Saturday, July 9, 2011

The scar that won't fade

This week has been a little bit tough and emotional.I keep feeling that I should be able to move on from the trials of the last few years. Or even that I have moved on. We have two beautiful children, the infertility rollercoaster is behind us. But it isn't. It has formed a scar that simply won't fade.

I realised that this week when a friend made a comment. I hear comments made about pregnancy and babies all the time and usually it takes alot to get me upset. However this comment touched me very deeply and has left me doing alot of soul searching. I won't say exactly what the comment was as that is really irrelevant. Suffice to say it was along the lines of putting themselves first before the baby's needs. And her words took that scar and ripped it right open.

I spent alot of time thinking about what we've been through. I would have done anything to get pregnant and the physical and emotional pain we've experienced is testimony to that. I shudder sometimes to think of how many needles I stuck in me, how many really nasty drugs I took. Every EPU was a painful experience as I got OHHS each time such that once I couldn't walk or stand up due to the pain and another time I needed rehydration. I developed a phobia about having cannula's inserted. I have a scar on my stomach from the laparoscopy that hurts when I rub it. But all of that pales in significance compared to that gut wrenching feeling when you hear "sorry, not this time".

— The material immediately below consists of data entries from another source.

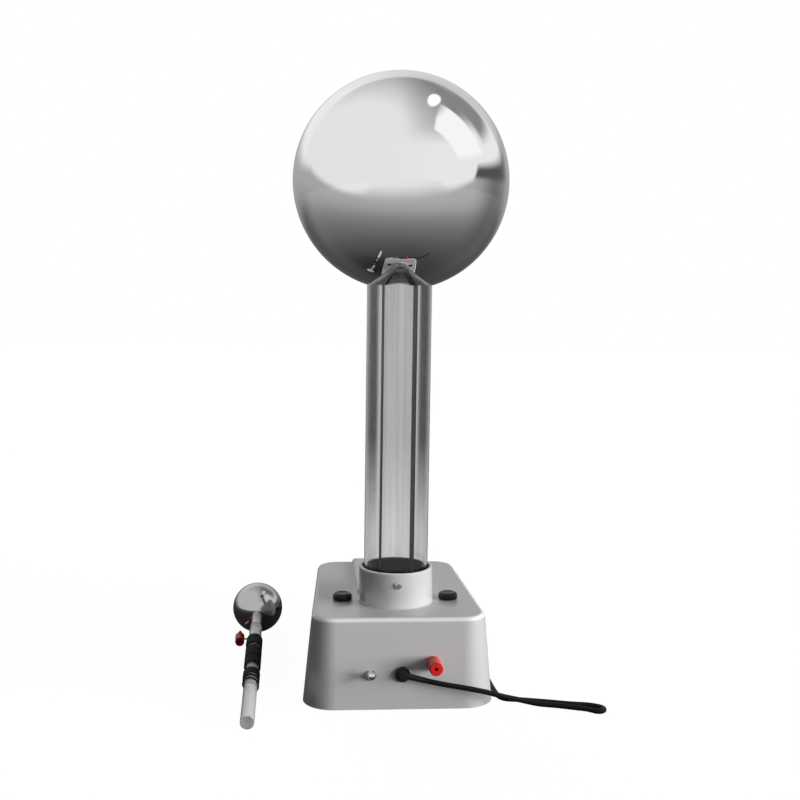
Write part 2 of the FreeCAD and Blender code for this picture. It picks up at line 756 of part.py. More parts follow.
cheek_middle = cheek_place + cheek_sheet / 2
bushes = []
for side in (-1, 1):
    bush = new_body_quietly("bush_" + ("front" if side < 0 else "rear"))
    turn(bush, [(axle_radius + play, -0.8), (axle_radius + 2.5, -0.8), (axle_radius + 2.5, 0),
                (axle_radius + 1.5, 0), (axle_radius + 1.5, cheek_sheet),
                (axle_radius + play, cheek_sheet)])
    place(bush, y=side * cheek_place, z=top_axis, roll=-90 * side)
    bushes.append(bush)
fused("upper_bushes", bushes, True)
roller("upper_roller", axle_radius + 0.02, top_axis)
axle_half = cheek_place + cheek_sheet + 1.4
turned("upper_axle", [(0, -axle_half), (axle_radius - 0.4, -axle_half),
                      (axle_radius, 0.4 - axle_half), (axle_radius, axle_half - 0.4),
                      (axle_radius - 0.4, axle_half), (0, axle_half)], z=top_axis, roll=-90)
rail("upper_comb_rail", -4, 20, cheek_top - rail_side, rail_side, cheek_place, (8, 6))
belt_crest = top_axis + belt_inside + belt_sheet
comb("upper_comb", 20, cheek_top + comb_sheet - belt_crest - comb_gap, 7,
     x=-5, z=cheek_top + comb_sheet, roll=180)
side_spots = []
for x, reach, height in ((0, upright_outer, upright_foot + rail_side / 2),
                         (4, cheek_place + cheek_sheet, cheek_top - rail_side / 2)):
    side_spots.append((x, -reach, height, 0, 0, 90))
    side_spots.append((x, reach, height, 0, 0, -90))
screws("rail_screws", side_spots, thread_radius, 10, 2.75, 2.2)
comb_spots = []
for x, height in ((0, rail_top + comb_sheet), (2, cheek_top + comb_sheet)):
    for side in (-1, 1):
        comb_spots.append((x, side * comb_screw_place, height, 0, 0, 0))
screws("comb_screws", comb_spots, thread_radius, 5, 2.4, 1.4)

seat_top = flange_top + 1.5
seat_inner = root(cheek_half * cheek_half + (cheek_place + cheek_sheet) * (cheek_place + cheek_sheet)) + 0.5
turned("dome_seat", [(seat_inner, 0), (tube_radius, 0), (tube_radius, 1.2),
                     (tube_radius - 0.3, 1.5), (seat_inner, 1.5)], z=flange_top)
strip = new_body("contact_strip")
lines = sketch_on(strip, "YZ_Plane", 8.5)
skin = 0.6
strip_top = cheek_top + comb_sheet
strip_side = cheek_place + cheek_sheet + 0.1
strip_out = strip_side + 3.7
strip_foot = seat_top + play
outline(lines, [(-12, strip_top), (-12, strip_top + skin), (-strip_side - skin, strip_top + skin),
                (-strip_side - skin, strip_foot + skin), (-strip_out, strip_foot + skin),
                (-strip_out, strip_foot), (-strip_side, strip_foot), (-strip_side, strip_top)])
pad(strip, lines, 6)

dome_inner = dome_radius - dome_wall


def dome_floor(radius):
    """Height of the inner face of the dome near its mouth."""
    return dome_height - root(dome_inner * dome_inner - radius * radius)


dome = cut("dome_hollow", ball("dome_outside", dome_radius, z=dome_height),
           ball("dome_inside", dome_inner, z=dome_height))
cut("dome_shell", dome, cylinder("dome_mouth", mouth_radius, dome_radius, z=mouth_height - 40),
    True)
neck_inner = tube_radius + 0.6
neck_outer = neck_inner + 1.4
flare = mouth_radius + 7
lip_foot = seat_top + gap
turned("dome_rim", [(neck_inner, dome_floor(neck_inner) + play), (flare, dome_floor(flare) + play),
                    (flare, dome_floor(flare) + 1.4), (neck_outer, dome_floor(neck_outer) + 2.4),
                    (neck_outer, lip_foot + 1.4), (neck_outer - 0.6, lip_foot + 2),
                    (tube_radius - 1.8, lip_foot + 2), (tube_radius - 1.8, lip_foot),
                    (neck_inner, lip_foot)])


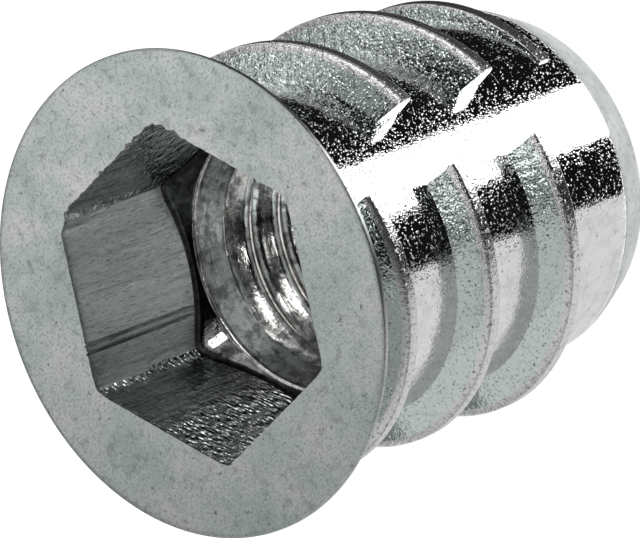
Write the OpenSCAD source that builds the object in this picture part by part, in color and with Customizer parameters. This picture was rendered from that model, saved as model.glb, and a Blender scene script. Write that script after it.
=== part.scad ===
// Threaded insert: a die-cast zinc nut that is driven into wood with a hex key.
// A thin flange holds the mouth of a hex socket, a threaded bore runs on from the
// socket to the nose, and coarse ridges wind round the body. Two smooth bands, in
// line with two corners of the socket, cut the ridges into half turns. The insert
// stands on its nose, with the flange on top and the bands on the X axis.

/* [Thread] */
// Nominal diameter of the screw that the insert takes
thread_d = 10; // [8:0.5:12]
// Pitch of that screw thread
thread_pitch = 1.5; // [1:0.25:1.75]

/* [Body] */
// Overall length, from the nose face to the flange face
length = 17.2; // [14:0.1:24]
// Thickness of the body outside each corner of the socket mouth
corner_wall = 0.2; // [0.15:0.05:1.5]
// How much smaller the nose face is than the body, in radius
nose_step = 0.65; // [0.2:0.05:0.9]
// Length of the taper at the nose
nose_taper = 1.5; // [0.4:0.1:2.5]

/* [Flange] */
// How far the flange reaches past the body
flange_reach = 2.3; // [1:0.1:4]
// Thickness of the flange at its rim
rim_t = 0.2; // [0.1:0.05:0.8]
// Depth from the flange face to the foot of the cone under it
neck_depth = 1.7; // [1.2:0.1:2.6]
// Radius of the fillet where that cone meets the body
neck_fillet = 0.6; // [0.2:0.1:1]

/* [Hex socket] */
// Play round a hex key as wide as the screw, across the flats at the socket floor
socket_play = 0.05; // [0:0.05:0.5]
// Depth of the socket below the flange face, at the middle of each wall
socket_depth = 5.8; // [3:0.1:8]
// Slope of the conical floor, which is shallower in the corners, in degrees
floor_slope = 42; // [5:1:55]
// Draft of each wall of the socket, in degrees
socket_draft = 1; // [0:0.1:2]

/* [Bore] */
// How much wider the bore's lead-in is than the bore, in radius, at the socket floor
lead_in = 0.55; // [0.1:0.05:0.7]
// Depth of that lead-in
lead_in_depth = 0.75; // [0.2:0.05:1.2]
// Depth of the countersink round the bore at the nose
nose_bevel = 0.55; // [0.2:0.05:0.6]

/* [Ridges] */
// Advance of the ridge in one turn
ridge_pitch = 4.3; // [3.4:0.1:5.2]
// Height of the ridge above the body
ridge_h = 1.15; // [0.5:0.05:1.4]
// Width of the ridge along its crest
crest_w = 0.45; // [0.1:0.05:0.7]
// Lean of the flank that faces the flange, in degrees
lead_lean = 19.5; // [12:0.5:30]
// Lean of the flank that faces the nose, in degrees
back_lean = 11; // [4:1:20]
// Depth from the flange face to the foot of the first ridge
ridge_start = 1.7; // [1.5:0.1:2.6]
// Width of each smooth band, straight across from one ridge end to the next
band_w = 2.65; // [1.5:0.05:6]
// Angle over which the first ridge rises to its full height, in degrees
run_in = 30; // [20:5:150]
// Angle over which the last ridge fades out, in degrees
run_out = 110; // [30:5:150]

/* [Hidden] */

// Sides of a full round, for the turned surfaces
$fn = 96;
// Angle between one section of a ridge and the next
ridge_step = 4;
// How deep each ridge is rooted in the body
ridge_root = 0.4;
// Share of its full height at which the ridge starts, and at which it ends
first_share = 0.9;
last_share = 0.06;
// How far a cut runs past the face that it opens
overcut = 0.1;

turn = 360;
half_turn = turn / 2;
hex_sides = 6;

socket_af = thread_d + socket_play;
mouth_af = socket_af + 2 * socket_depth * tan(socket_draft);
floor_z = length - socket_depth;
bore_r = (thread_d - thread_pitch) / 2;
lip_r = bore_r + lead_in;
lip_z = floor_z - (socket_af / 2 - lip_r) * tan(floor_slope);

body_r = mouth_af / 2 / cos(half_turn / hex_sides) + corner_wall;
nose_r = body_r - nose_step;
flange_r = body_r + flange_reach;

// The cone under the flange: its lean from the axis, its slant, and its fillet
cone_lean = atan2(flange_reach, neck_depth - rim_t);
cone_slant = norm([flange_reach, neck_depth - rim_t]);
fillet_r = min(neck_fillet, cone_slant / 2 / tan(cone_lean / 2));
fillet_z = length - neck_depth - fillet_r * tan(cone_lean / 2);
fillet_steps = 8;

// The half turns of ridge that fit between the flange and the nose taper
half_turns = floor((length - nose_taper - ridge_start) / (ridge_pitch / 2));
first_angle = end_angle(body_r + ridge_h);
last_angle = half_turns * half_turn - first_angle;

// Angle from the middle of a smooth band to the flat end of a ridge, at a radius
function end_angle(radius) = asin(band_w / 2 / radius);

// Share of its full height that the ridge has at an angle along its helix
function share(angle) =
    min(
        1,
        first_share + (1 - first_share) * (angle - first_angle) / run_in,
        last_share + (1 - last_share) * (last_angle - angle) / run_out
    );

// One section of the ridge, as [depth below its foot, radius], from the side that
// faces the flange to the side that faces the nose. Both flanks run on into the body.
function ridge_section(height) =
    let (
        lead_run = height * tan(lead_lean),
        back_run = height * tan(back_lean),
        crest_r = body_r + height,
        root_r = body_r - ridge_root
    )
    [
        [-ridge_root * tan(lead_lean), root_r],
        [lead_run, crest_r],
        [lead_run + crest_w, crest_r],
        [lead_run + crest_w + back_run + ridge_root * tan(back_lean), root_r]
    ];

// A point of the ridge. The angle runs clockwise seen from the flange, so the ridge
// goes deeper as the insert is driven with a right-hand turn.
function ridge_point(angle, corner) =
    [
        corner[1] * cos(angle),
        -corner[1] * sin(angle),
        length - ridge_start - ridge_pitch * angle / turn - corner[0]
    ];

// One half turn of ridge: a section every ridge_step degrees, skinned and capped.
// Each end is a flat face along its smooth band.
module ridge_half_turn(index) {
    start = index * half_turn;
    steps = ceil(half_turn / ridge_step);
    points = [
        for (i = [0:steps])
            let (angle = start + first_angle + (half_turn - 2 * first_angle) * i / steps)
            for (corner = ridge_section(ridge_h * share(angle)))
                let (gap = end_angle(corner[1]))
                ridge_point(start + gap + (half_turn - 2 * gap) * i / steps, corner)
    ];
    corners = len(ridge_section(ridge_h));
    sides = [
        for (i = [0:steps - 1], j = [0:corners - 1])
            let (
                a = i * corners + j,
                b = i * corners + (j + 1) % corners
            )
            each [[a, b, b + corners], [a, b + corners, a + corners]]
    ];
    start_cap = [for (j = [corners - 1:-1:0]) j];
    end_cap = [for (j = [0:corners - 1]) steps * corners + j];
    polyhedron(points = points, faces = concat([start_cap], sides, [end_cap]), convexity = 8);
}

// Turned blank: nose, body, neck and flange
module blank() {
    fillet = [
        for (i = [0:fillet_steps])
            let (angle = half_turn - cone_lean * i / fillet_steps)
            [body_r + fillet_r * (1 + cos(angle)), fillet_z + fillet_r * sin(angle)]
    ];
    rotate_extrude()
        polygon(concat(
            [[0, 0], [nose_r, 0], [body_r, nose_taper]],
            fillet,
            [[flange_r, length - rim_t], [flange_r, length], [0, length]]
        ));
}

// Half the width across the flats of the socket at a height
function half_af(z) = socket_af / 2 + (z - floor_z) * tan(socket_draft);

// Hex socket: three drafted slots across each other, so that every wall is flat,
// down to a conical floor
module socket() {
    low = lip_z - overcut;
    high = length + overcut;
    intersection() {
        intersection_for (side = [0:hex_sides / 2 - 1])
            rotate(side * turn / hex_sides)
                rotate([90, 0, 90])
                    linear_extrude(2 * flange_r, center = true)
                        polygon([
                            [-half_af(low), low],
                            [half_af(low), low],
                            [half_af(high), high],
                            [-half_af(high), high]
                        ]);
        rotate_extrude()
            polygon([
                [0, lip_z],
                [lip_r, lip_z],
                [flange_r, lip_z + (flange_r - lip_r) * tan(floor_slope)],
                [flange_r, high],
                [0, high]
            ]);
    }
}

// Through bore at the thread's minor diameter, with a lead-in at the socket floor
// and a countersink at the nose
module bore() {
    translate([0, 0, -overcut])
        cylinder(h = lip_z + 2 * overcut, r = bore_r);
    translate([0, 0, lip_z - lead_in_depth])
        cylinder(
            h = lead_in_depth + overcut,
            r1 = bore_r,
            r2 = bore_r + lead_in * (1 + overcut / lead_in_depth)
        );
    translate([0, 0, -overcut])
        cylinder(h = nose_bevel + overcut, r1 = bore_r + nose_bevel + overcut, r2 = bore_r);
}

// The whole insert, cast in one piece
module insert() {
    color([0.72, 0.76, 0.75])
        difference() {
            union() {
                blank();
                for (index = [0:half_turns - 1]) ridge_half_turn(index);
            }
            socket();
            bore();
        }
}

insert();
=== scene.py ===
import math

import bpy
import numpy as np
from mathutils import Matrix, Vector


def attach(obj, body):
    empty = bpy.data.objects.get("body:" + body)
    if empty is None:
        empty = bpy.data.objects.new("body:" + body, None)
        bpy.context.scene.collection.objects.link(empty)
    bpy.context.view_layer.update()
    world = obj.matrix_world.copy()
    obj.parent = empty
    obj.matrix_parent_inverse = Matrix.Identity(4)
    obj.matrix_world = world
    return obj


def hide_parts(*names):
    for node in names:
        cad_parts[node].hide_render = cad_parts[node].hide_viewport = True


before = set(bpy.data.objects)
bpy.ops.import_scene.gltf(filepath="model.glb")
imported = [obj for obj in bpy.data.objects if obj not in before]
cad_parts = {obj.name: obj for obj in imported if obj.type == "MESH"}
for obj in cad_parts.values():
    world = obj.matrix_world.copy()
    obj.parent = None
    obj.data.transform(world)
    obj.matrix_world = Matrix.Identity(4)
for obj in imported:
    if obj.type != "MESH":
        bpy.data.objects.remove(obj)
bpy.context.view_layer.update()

MM = 0.001
UM = 0.000001
TURN = 360.0
HALF_TURN = 180.0
QUARTER_TURN = 90.0


def tangent(angle):
    """The tangent of an angle in degrees."""
    return math.tan(math.radians(angle))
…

I feel bad that I can't let these feelings go. But maybe I shouldn't. It was a large part of our life, and I'm stronger because of it. I know my relationship with James is stronger (if we can survive that, we can survive anything). And despite all that pain, we have two beautiful children.

I'm also feeling sad at the moment that we can't have any more children. As time passes, I am forgetting that it was 9 months of torture. I had to re-read this blog to remind myself that it really was that hard (and I actually didn't write how bad it really was sometimes). James is adamant that we won't try again. And my OB was pretty clear at my last visit that future pregnancies are not a good idea.

I need to move on but I'm not sure how. I know that writing this blog is very cathartic for me and if by some chance there is someone out there who has felt better for reading this, then great. I just want to be able to hear people talking about babies and future children and not feel that twinge of sadness. I am definitely trying to savour every minute of my children's lives (even with the challenges of Charlotte's toddler stage). I know that all of this is hard for people to understand, particularly if they haven't been through fertility treatment. So if you are reading this, please know that the scars don't ever go away, and I'm not being judgemental, but sometimes there are words and comments that still hurt.